Secundus: he liked being helpful; little chores; nice short house-guest strokes that won one’s loyalty and affection. Did I mention, Ted used charm the way Joan of Arc used Divine Inspiration. He could sell sandboxes to Arabs. Charm d’boids outta the trees. Devilish weaponry. So: little aids and assists. Such as answering the doorbell every now and then. Which was all good, all fine, except most of the time he forgot he was
bareass nekkid!
Capped as Incident on
the afternoon, as god—even though I’m an atheist—is my witness, he answered the door and the Avon cosmetics lady in her Ann Taylor suit and stylish pumps gave a strangled scream, dropped her attaché sample case, her ordering pad, her gloves (I think), and flailed away down the street like a howler monkey.

Tertius: after the cops left, I laid down the law.
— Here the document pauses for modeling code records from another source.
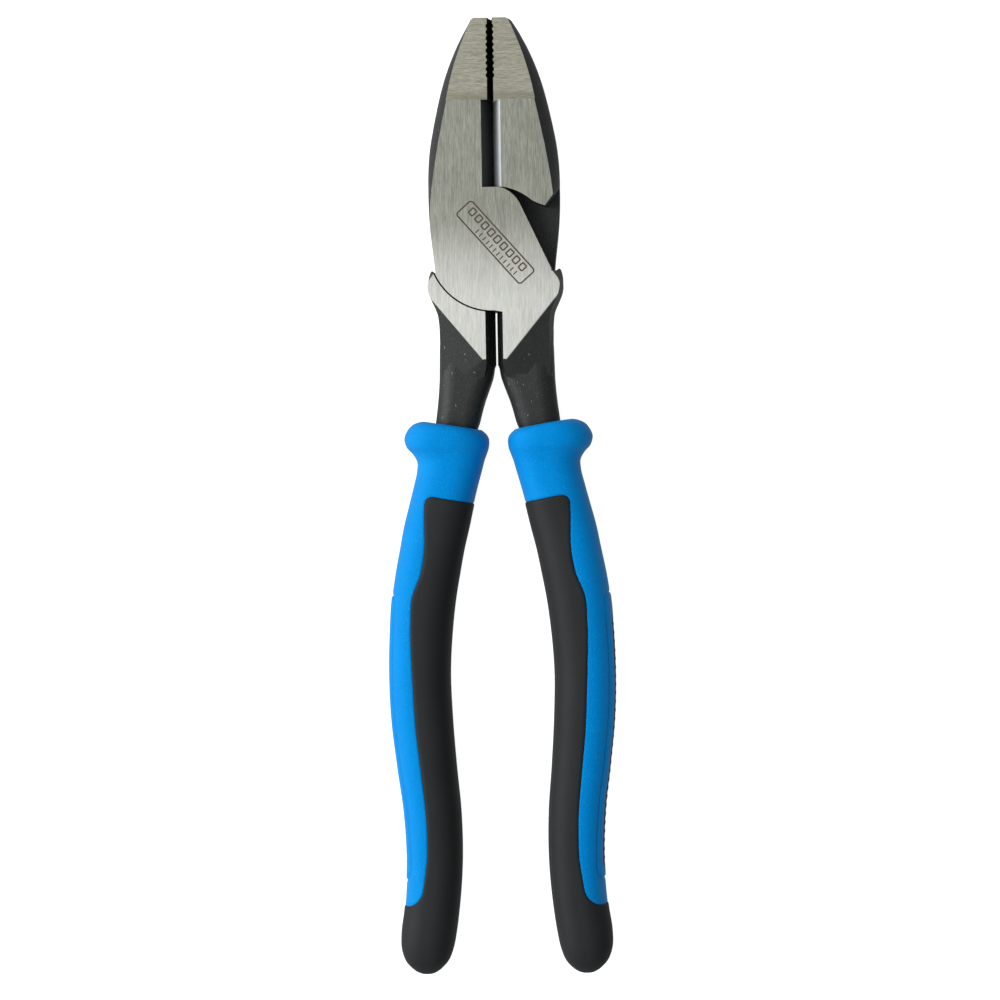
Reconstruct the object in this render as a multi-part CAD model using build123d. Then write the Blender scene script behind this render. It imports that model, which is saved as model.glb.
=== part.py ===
"""Lineman pliers: two identical forged halves, one hot rivet and two moulded grips.

The tool lies on its back. The origin is on the pivot axis, in the plane of the back ground
face. +Y runs along the tool towards the nose, +Z is the thickness, front face up, and the
two halves are the same forging turned half a turn about the tool's long axis.
All sizes are in millimetres.
"""
from build123d import *
from math import cos, radians, sin
import os

# ---------------------------------------------------------------- driving dimensions
HEAD_THICKNESS = 16.0
MID = HEAD_THICKNESS / 2
LAP_CLEARANCE = 0.04          # each lap stays this far from the middle plane
NOSE_TOP = 58.1               # pivot to nose tip
FAR = 30.0                    # larger than the head's half width

# Half widths of the head at heights above the pivot: in the middle plane and on the faces
HEAD_MIDDLE = [(14.9, -7), (15.6, -0.5), (16.4, 6), (16.8, 15), (16.4, 24),
               (14.8, 33), (12.5, 42.2), (8.9, 51.3), (5.0, NOSE_TOP)]
HEAD_FACE = [(14.6, -7), (15.3, -0.5), (15.9, 6), (15.3, 15), (13.9, 24),
             (12.1, 33), (9.9, 42.2), (6.9, 51.3), (4.2, NOSE_TOP)]

# Ground nose faces, a step below the body faces and thinner towards the tip
NOSE_BOTTOM = 37.2
NOSE_STEP = 0.3
NOSE_TIP_DROP = 1.7
NOSE_CORNER_RADIUS = 1.1

# Gripping faces and their cross teeth
GRIP_HALF_GAP = 0.03           # between the gripping faces in the middle plane
GRIP_FACE_HALF_GAP = 0.86      # and at the nose faces
TEETH_BOTTOM = 42.6
TOOTH_PITCH = 1.57
TOOTH_COUNT = 9
TOOTH_DEPTH = 0.35
TOOTH_RADIUS = 0.72

# Cutting knives: their edges lie in the middle plane
KNIFE_HALF_GAP = 0.03
KNIFE_BEVEL_WIDTH = 2.45
KNIFE_BOTTOM = 15.05
KNIFE_TOP = NOSE_BOTTOM

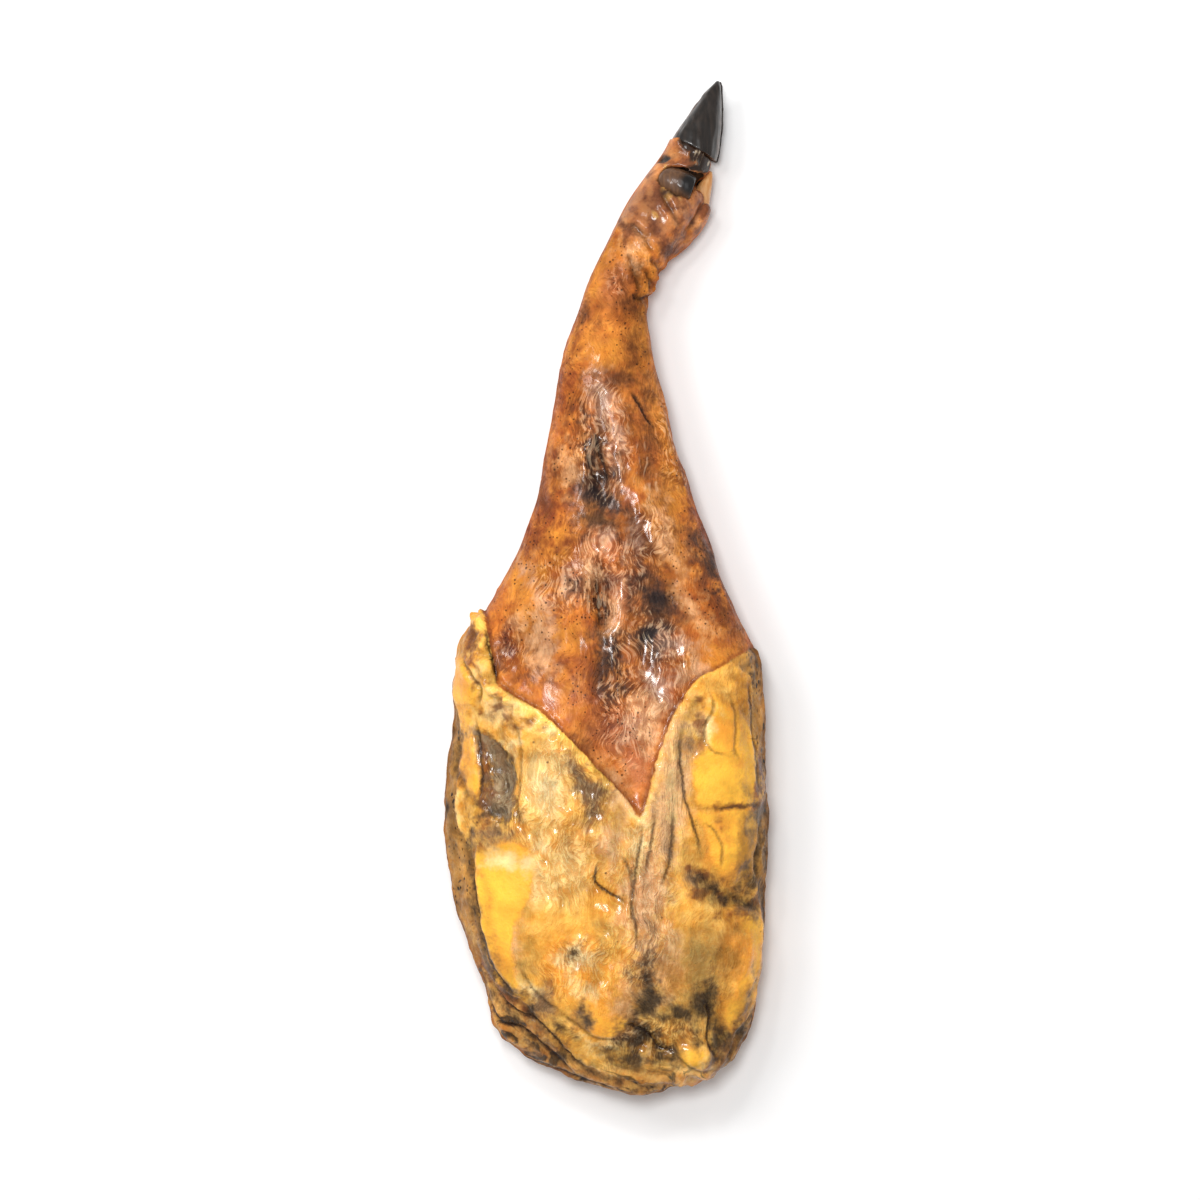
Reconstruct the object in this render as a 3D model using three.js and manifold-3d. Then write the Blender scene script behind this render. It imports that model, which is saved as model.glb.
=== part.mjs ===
// A whole cured pork shoulder with its hoof, lying flat on its meat side with the rind side up.
// Millimetres. +Y runs from the cut end of the shoulder to the tip of the hoof, +X is to the right when
// it is seen from above, and +Z is up. The origin is on the floor, under the middle of the whole piece.
import * as THREE from 'three';
import { mergeVertices } from 'three/addons/utils/BufferGeometryUtils.js';
import Module from 'manifold-3d';

const wasm = await Module();
wasm.setup();

// Driving dimensions
const FLOOR = 0;
const BODY_RING_STEP = 10; // between two rings of the shoulder's surface
const FOOT_RING_STEP = 5.5;
const FOOT_STARTS_AT = 170; // y
const CUT_END_AT = -287; // y, where the blunt cut end begins, with rings twice as close
const LEG_BENDS = { from: 150, to: 204 }; // y, where the sections turn with the foot
const LOOK_ALONG = 2; // how far to both sides of a place its direction is read
const TOP_FACETS = 36; // round the side that faces up
const BOTTOM_FACETS = 16;
const TOP_SQUARENESS = 2.25; // 2 is an ellipse, more is boxier
const BOTTOM_SQUARENESS = 3;
const RELIEF_STEEPNESS = 1.6; // relief is whole on top and gone at the sides, this quickly
const PIECE_GAP = 0.3; // between horn and flesh

const HOOF_SPLIT_Z = 24.5; // height of the cleft between the two claws
const CLEFT = 1.6;
const LOWER_CLAW_SHIFT = 1.2; // it shows past the upper claw by this much
const CORONET = { onDorsal: [41.5, 286.5], onHeel: [73, 270.5] }; // where horn takes over from skin

const FINISHES = {
  rindAndFat: { color: 0xb8732f, roughness: 0.45 },
  claw: { color: 0x2b2523, roughness: 0.3 },
  darkDewclaw: { color: 0x3d2a20, roughness: 0.35 },
  paleDewclaw: { color: 0xb98345, roughness: 0.4 },
};

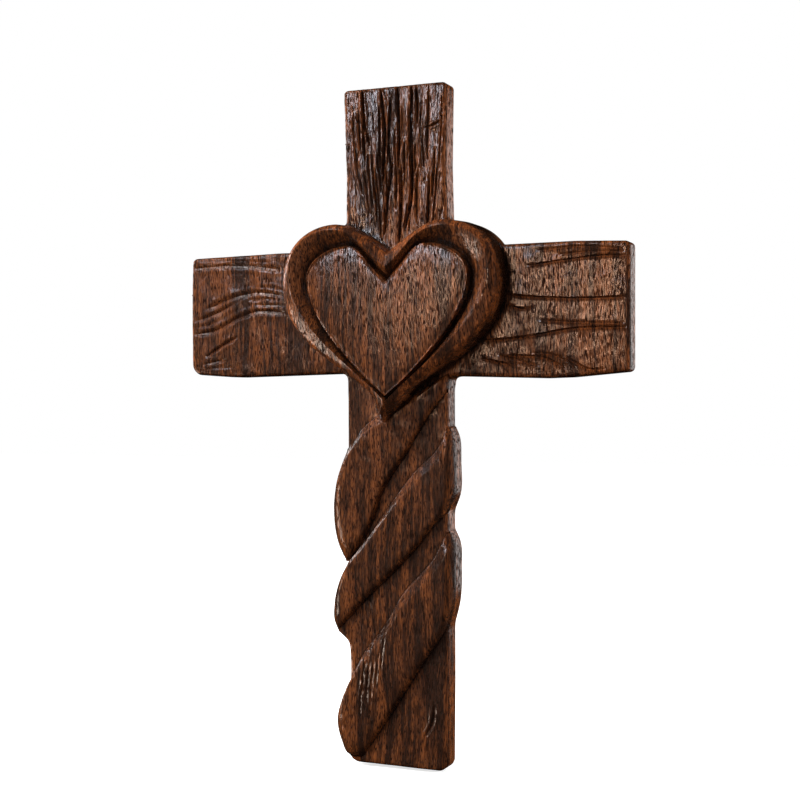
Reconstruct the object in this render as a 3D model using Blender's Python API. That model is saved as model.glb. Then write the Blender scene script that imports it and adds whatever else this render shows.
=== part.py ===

No more Incidents. Put the fuck some
clothes
on, Ted! I don’t care if it’s SCUBA gear, mukluks and a fur parka, a suit of body armor, but you
will
henceforth go forth
avec
apparel!

So he started wearing a tiny fire-engine red Speedo.

I cannot begin to convey how disturbing
that
was, mostly because the li’l pot belly overhung that
sexe-cache
the way the demon Chernabog overhung the valley in Disney’s
Fantasia
.

Avon has never sent a rep to my house since that day, decades ago. Also, Pizza Hut will not deliver. Go figure.